▶ _Task_
Locate the line that contains "obj.parent = empty" and the line that contains "in imported if". Copy both of them exactly, together with every line between them, and no others.

▶ _Material provided_
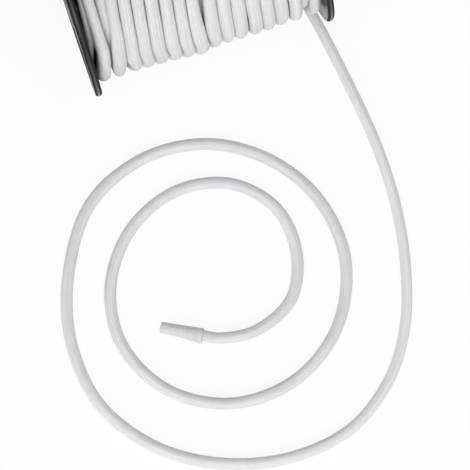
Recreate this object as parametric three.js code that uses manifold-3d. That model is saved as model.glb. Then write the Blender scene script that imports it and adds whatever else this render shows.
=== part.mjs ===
// Roll of white elastic shock cord on a black moulded reel, its loose end laid out in a flat spiral.
// Millimetres, +Z up. The reel's axis runs along X and the loose end leaves it towards -Y.
// The origin is on the surface that the reel rests on, midway between the flanges, below the axis.
import * as THREE from "three";
import { mergeVertices } from "three/addons/utils/BufferGeometryUtils.js";
import Module from "manifold-3d";

const wasm = await Module();
wasm.setup();

// ---- Driving dimensions ----
const CORD_DIAMETER = 7.6; // 8 mm cord, a little stretched
const WOUND_DIAMETER = 8; // the same cord in the winding, pressed a little wider
const INNER_WIDTH = 146; // between the flanges' inner faces
const FLANGE_RADIUS = 75;
const FLANGE_THICKNESS = 4.4;
const RIM_CHAMFER = 1.1; // on the rim's outer edge
const INNER_RIM_CHAMFER = 1.3; // on the edge that faces the winding
const RIM_BEAD_WIDTH = 5; // raised ring round the outer face
const WEB_RECESS = 1; // how far the outer face drops between the rim bead and the hub ring
const RECESS_SLOPE = 0.8; // radial width of the recess's sloping walls
const HUB_RING_RADIUS = 30;
const ARBOR_RADIUS = 16.5; // the bore that runs right through the reel
const BARREL_RADIUS = 20;
const FLAT_LENGTH = 18; // flat spot on each rim, where the reel rests
const GAP = 0.3; // clearance between pieces that touch
const SLEEVE_LENGTH = 27;
const SLEEVE_TIP_RADIUS = 3.55;
const SLEEVE_MOUTH_RADIUS = 4.7;

// ---- Worked out from them ----
const AXIS_HEIGHT = Math.sqrt(FLANGE_RADIUS ** 2 - (FLAT_LENGTH / 2) ** 2);
const WINDING_WIDTH = INNER_WIDTH - 2 * GAP;
const CORE_RADIUS = 63.8; // the layers under the outer one, up to the bottom of its grooves

const FLANGE_SIDES = 72;
const BARREL_SIDES = 36;
const CORE_SIDES = 32;
const WOUND_CORD_SIDES = 7;
const LOOSE_CORD_SIDES = 10;
const SLEEVE_SIDES = 16;
const STEPS_PER_TURN = 16;
const LOOSE_END_STEPS = 78;

// The outer layer. "turn" counts turns from the first one's front, "x" is where the cord then is
// along the reel, and "r" is its distance from the reel's axis. As it climbs, a turn leans along the
// reel by "lean", and it crosses over to the next turn's place from "crosses", in degrees, on.
const TURNS = [
  { turn: -0.75, x: -68.4, r: 57.5 },
  { turn: -0.4, x: -68.6, r: 62.5 },
  { turn: 0, x: -68.4, r: 63, lean: 3.2, crosses: 70 },
  { turn: 1, x: -58.4, r: 63.2, lean: 3, crosses: 27 },
  { turn: 2, x: -48.7, r: 62.8, lean: 1.2, crosses: 20 },
  { turn: 3, x: -40.6, r: 63.3, crosses: 15 },
  { turn: 4, x: -32.5, r: 63.5, crosses: 15 },
  { turn: 5, x: -23, r: 64.1, crosses: 15 },
  { turn: 6, x: -15.3, r: 64.9, crosses: 19 },
  { turn: 7, x: -6.8, r: 65.6, crosses: 25 },
  { turn: 8, x: 2.5, r: 63.9, crosses: 19 },
  { turn: 9, x: 11.7, r: 63.6, crosses: 19 },
  { turn: 10, x: 20, r: 63.9, crosses: 20 },
  { turn: 11, x: 29.8, r: 64.2, crosses: 25 },
  { turn: 12, x: 38.3, r: 64.2, crosses: 25 },
  { turn: 13, x: 46.8, r: 63.4, crosses: 25 },
  { turn: 14, x: 56, r: 63.8, crosses: 25 },
  { turn: 14.85, x: 63.5, r: 61.5 },
  { turn: 15, x: 68.1, r: 63.4 },
  { turn: 15.75, x: 67.4, r: 64 },
];
const CROSSING = 90; // degrees of a turn that its crossing takes
const TAIL_LENGTH = 25; // straight stretch under the winding, where the cord leaves it

const LYING = CORD_DIAMETER / 2 + 0.05; // height of the cord's centre where it lies on the surface

// The loose end's route, from the winding's tail to the mouth of the end sleeve.
const ROUTE = [
  [67.4, -TAIL_LENGTH - GAP, 10.2],
  [67.4, -29.5, 10.1],
  [67.4, -37, 8.7],
  [68.4, -45, 6.5],
  [70.8, -54.5, 4.7],
  [73.3, -68, 4],
  [79.1, -108.5, LYING],
  [83, -148, LYING],
  [82.5, -187.5, LYING],
  [75.9, -227, LYING],
  [63.5, -263.2, LYING],
  [43.2, -292.3, LYING],
  [9.9, -314.6, LYING],
  [-33.2, -319.6, LYING],
  [-76.3, -308.7, LYING],
  [-111.4, -285.4, LYING],
  [-135.6, -249, LYING],
  [-139.8, -205.3, LYING],
  [-127.3, -163.5, LYING],
  [-100.5, -126.7, LYING],
  [-59.6, -110.1, LYING],
  [-18.4, -114.3, LYING],
  [14.7, -135.4, LYING],
  [36.8, -169.3, LYING],
  [40.9, -211.8, LYING],
  [22.1, -251.2, LYING],
  [-13.2, -274.4, LYING],
  [-55.3, -276, LYING],
  [-91.3, -255.5, LYING],
  [-110, -219.5, LYING],
  [-105.9, -182.4, LYING],
  [-82.7, -151.4, LYING],
  [-47.6, -136.7, LYING],
  [-13.1, -142.9, LYING],
  [9.3, -166.2, LYING],
  [13.3, -195.8, LYING],
  [0.9, -224.4, LYING],
  [-26.5, -236.9, 4],
  [-51, -234.1, 4.7],
  [-60, -229.3, 4.75],
];
const SLEEVE_TIP = [-83.2, -216.2, SLEEVE_TIP_RADIUS + 0.1];

// ---- Finishes ----
const blackPlastic = new THREE.MeshStandardMaterial({
  color: 0x2a2a2c,
  roughness: 0.45,
  metalness: 0,
});
const whiteBraid = new THREE.MeshStandardMaterial({
  color: 0xdcdedf,
  roughness: 0.85,
  metalness: 0,
});
const milkyPlastic = new THREE.MeshStandardMaterial({
  color: 0xd6d6d0,
  roughness: 0.4,
  metalness: 0,
});

// ---- Helpers ----
// A geometry's closed surface as a manifold-3d solid.
function solidFrom(geometry) {
  const bare = geometry.clone();
  bare.deleteAttribute("normal");
  bare.deleteAttribute("uv");
  const merged = mergeVertices(bare, 1e-4);
  return new wasm.Manifold(
    new wasm.Mesh({
      numProp: 3,
      vertProperties: new Float32Array(merged.attributes.position.array),
      triVerts: new Uint32Array(merged.index.array),
    }),
  );
}

function geometryFrom(solid) {
  const mesh = solid.getMesh();
  const geometry = new THREE.BufferGeometry();
  geometry.setAttribute("position", new THREE.BufferAttribute(mesh.vertProperties, 3));
  geometry.setIndex(new THREE.BufferAttribute(mesh.triVerts, 1));
  geometry.computeVertexNormals();
  return geometry;
}

function namedMesh(name, geometry, material) {
  const mesh = new THREE.Mesh(geometry, material);
  mesh.name = name;
  return mesh;
}

// A profile of [radius, distance along the axis] pairs, turned about the reel's axis.
function turnedOnReel(profile, sides, towards = 1) {
  const points = profile.map(([radius, along]) => new THREE.Vector2(radius, along));
  const geometry = new THREE.LatheGeometry(points, sides);
  geometry.rotateZ((-towards * Math.PI) / 2);
  geometry.translate(0, 0, AXIS_HEIGHT);
  return geometry;
}

function ringProfile(inner, outer, halfWidth) {
  return [
    [inner, -halfWidth],
    [outer, -halfWidth],
    [outer, halfWidth],
    [inner, halfWidth],
    [inner, -halfWidth],
  ];
}

function cordTube(path, diameter, steps, sides) {
  const corners = Array.from({ length: sides }, (_, i) => {
    const angle = (2 * Math.PI * i) / sides;
    return new THREE.Vector2(Math.cos(angle), Math.sin(angle)).multiplyScalar(diameter / 2);
  });
  return new THREE.ExtrudeGeometry(new THREE.Shape(corners), {
    steps,
    extrudePath: path,
  });
}

// ---- The reel ----
// towards is 1 for the right flange, whose outer face looks along +X, and -1 for the left one.
function flange(name, towards) {
  const inner = INNER_WIDTH / 2;
  const outer = inner + FLANGE_THICKNESS;
  const web = outer - WEB_RECESS;
  const beadRadius = FLANGE_RADIUS - RIM_BEAD_WIDTH;
  const turned = turnedOnReel(
    [
      [ARBOR_RADIUS, inner],
      [FLANGE_RADIUS - INNER_RIM_CHAMFER, inner],
      [FLANGE_RADIUS, inner + INNER_RIM_CHAMFER],
      [FLANGE_RADIUS, outer - RIM_CHAMFER],
      [FLANGE_RADIUS - RIM_CHAMFER, outer],
      [beadRadius, outer],
      [beadRadius - RECESS_SLOPE, web],
      [HUB_RING_RADIUS + RECESS_SLOPE, web],
      [HUB_RING_RADIUS, outer],
      [ARBOR_RADIUS, outer],
      [ARBOR_RADIUS, inner],
    ],
    FLANGE_SIDES,
    towards,
  );
  const below = new THREE.BoxGeometry(4 * INNER_WIDTH, 2 * FLAT_LENGTH, FLAT_LENGTH);
  below.translate(0, 0, -FLAT_LENGTH / 2);
  const flatted = solidFrom(turned).subtract(solidFrom(below));
  return namedMesh(name, geometryFrom(flatted), blackPlastic);
}

function barrel() {
  const profile = ringProfile(ARBOR_RADIUS, BARREL_RADIUS, WINDING_WIDTH / 2);
  return namedMesh("barrel", turnedOnReel(profile, BARREL_SIDES), blackPlastic);
}

// ---- The cord ----
// The outer layer's helix, which ends in a straight tail under the reel.
class WindingPath extends THREE.Curve {
  constructor() {
    super();
    this.first = TURNS[0];
    this.last = TURNS[TURNS.length - 1];
    this.tailTurns = TAIL_LENGTH / (2 * Math.PI * this.last.r);
    this.arcLengthDivisions = 3000;
  }

  onHelix(turn) {
    const { lerp, smoothstep } = THREE.MathUtils;
    const next = TURNS.findIndex((row) => row.turn >= turn);
    const after = TURNS[Math.max(next, 1)];
    const before = TURNS[Math.max(next, 1) - 1];
    const share = (turn - before.turn) / (after.turn - before.turn);
    const climbed = 360 * (turn - before.turn);
    const { crosses, lean = 0 } = before;
    const crossed = crosses ? smoothstep(climbed, crosses, crosses + CROSSING) : share;
    const leaning = lean * (smoothstep(climbed, 0, 40) - smoothstep(climbed, 60, 150));
    const x = lerp(before.x, after.x, crossed) + leaning;
    const r = lerp(before.r, after.r, share);
    const angle = 2 * Math.PI * turn;
    return new THREE.Vector3(x, -r * Math.cos(angle), AXIS_HEIGHT + r * Math.sin(angle));
  }

  getPoint(share) {
    const span = this.last.turn + this.tailTurns - this.first.turn;
    const turn = this.first.turn + share * span;
    if (turn <= this.last.turn) return this.onHelix(turn);
    const end = this.onHelix(this.last.turn);
    end.y -= (turn - this.last.turn) * 2 * Math.PI * this.last.r;
    return end;
  }
}

function winding() {
  const path = new WindingPath();
  const steps = Math.round((path.last.turn - path.first.turn) * STEPS_PER_TURN);
  const outerLayer = solidFrom(cordTube(path, WOUND_DIAMETER, steps, WOUND_CORD_SIDES));
  const coreProfile = ringProfile(BARREL_RADIUS + GAP, CORE_RADIUS, WINDING_WIDTH / 2);
  const core = solidFrom(turnedOnReel(coreProfile, CORE_SIDES));
  return namedMesh("winding", geometryFrom(core.add(outerLayer)), whiteBraid);
}

function looseEnd() {
  const path = new THREE.CatmullRomCurve3(ROUTE.map((point) => new THREE.Vector3(...point)));
  const tube = cordTube(path, CORD_DIAMETER, LOOSE_END_STEPS, LOOSE_CORD_SIDES);
  return namedMesh("loose_end", tube, whiteBraid);
}

function endSleeve() {
  const mouth = new THREE.Vector3(...ROUTE[ROUTE.length - 1]);
  const direction = new THREE.Vector3(...SLEEVE_TIP).sub(mouth).normalize();
  const profile = [
    [0, GAP],
    [SLEEVE_MOUTH_RADIUS, GAP],
    [SLEEVE_TIP_RADIUS, SLEEVE_LENGTH],
    [0, SLEEVE_LENGTH],
  ];
  const points = profile.map(([radius, along]) => new THREE.Vector2(radius, along));
  const sleeve = namedMesh("end_sleeve", new THREE.LatheGeometry(points, SLEEVE_SIDES), milkyPlastic);
  sleeve.position.copy(mouth);
  sleeve.quaternion.setFromUnitVectors(new THREE.Vector3(0, 1, 0), direction);
  return sleeve;
}

// ---- The roll ----
const reel = new THREE.Group();
reel.add(flange("flange_left", -1), flange("flange_right", 1), barrel());

const cord = new THREE.Group();
cord.add(winding(), looseEnd(), endSleeve());

const roll = new THREE.Group();
roll.add(reel, cord);

export default roll;
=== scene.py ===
"""A roll of white braided shock cord on a black moulded reel, its loose end laid in a flat spiral.

Metres, +Z up, but the loose end's route and the tables of turns are in mm. The reel's axis runs
along X, and the loose end leaves it towards -Y.
"""

import math

import bmesh
import bpy
from mathutils import Matrix, Vector, noise


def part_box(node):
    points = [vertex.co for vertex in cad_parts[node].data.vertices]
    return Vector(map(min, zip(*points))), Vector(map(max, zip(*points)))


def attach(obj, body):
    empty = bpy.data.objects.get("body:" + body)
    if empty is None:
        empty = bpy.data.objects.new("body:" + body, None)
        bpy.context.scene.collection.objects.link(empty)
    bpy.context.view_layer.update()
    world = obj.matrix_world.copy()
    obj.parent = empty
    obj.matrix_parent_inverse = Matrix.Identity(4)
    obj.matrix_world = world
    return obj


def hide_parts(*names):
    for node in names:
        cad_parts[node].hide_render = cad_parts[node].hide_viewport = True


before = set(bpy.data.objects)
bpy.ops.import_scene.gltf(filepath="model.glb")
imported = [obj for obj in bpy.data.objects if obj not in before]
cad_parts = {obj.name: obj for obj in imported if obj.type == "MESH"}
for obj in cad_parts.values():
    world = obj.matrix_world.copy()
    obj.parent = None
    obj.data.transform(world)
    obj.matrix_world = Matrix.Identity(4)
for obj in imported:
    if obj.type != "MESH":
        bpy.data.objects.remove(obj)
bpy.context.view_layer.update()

MM = 0.001
FULL_TURN = 2 * math.pi

# ---- The reel: what the frame gives, then the form of its mouldings ----
flange_low, flange_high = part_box("flange_right")
barrel_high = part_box("barrel")[1]
REEL_RADIUS = (flange_high.y - flange_low.y) / 2
AXIS_HEIGHT = flange_high.z - REEL_RADIUS
FLANGE_INNER, FLANGE_OUTER = flange_low.x, flange_high.x
BARREL_HALF_LENGTH, BARREL_RADIUS = barrel_high.x, barrel_high.y
ARBOR_RADIUS = 16.5 * MM
INNER_CHAMFER = 1.3 * MM  # on the rim's edge that faces the winding
OUTER_CHAMFER = 1.1 * MM  # on the rim's outer edge
MOULDED_ROUNDING = 0.2 * MM
RIM_BEAD_WIDTH = 5 * MM  # raised ring round the outer face
WEB_RECESS = 1 * MM  # how far the outer face drops between the rim bead and the hub ring
RECESS_SLOPE = 0.8 * MM  # radial width of the recess's sloping walls
HUB_RING_RADIUS = 30 * MM
FLANGE_SIDES, BARREL_SIDES = 180, 96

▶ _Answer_
    obj.parent = empty
    obj.matrix_parent_inverse = Matrix.Identity(4)
    obj.matrix_world = world
    return obj


def hide_parts(*names):
    for node in names:
        cad_parts[node].hide_render = cad_parts[node].hide_viewport = True


before = set(bpy.data.objects)
bpy.ops.import_scene.gltf(filepath="model.glb")
imported = [obj for obj in bpy.data.objects if obj not in before]
cad_parts = {obj.name: obj for obj in imported if obj.type == "MESH"}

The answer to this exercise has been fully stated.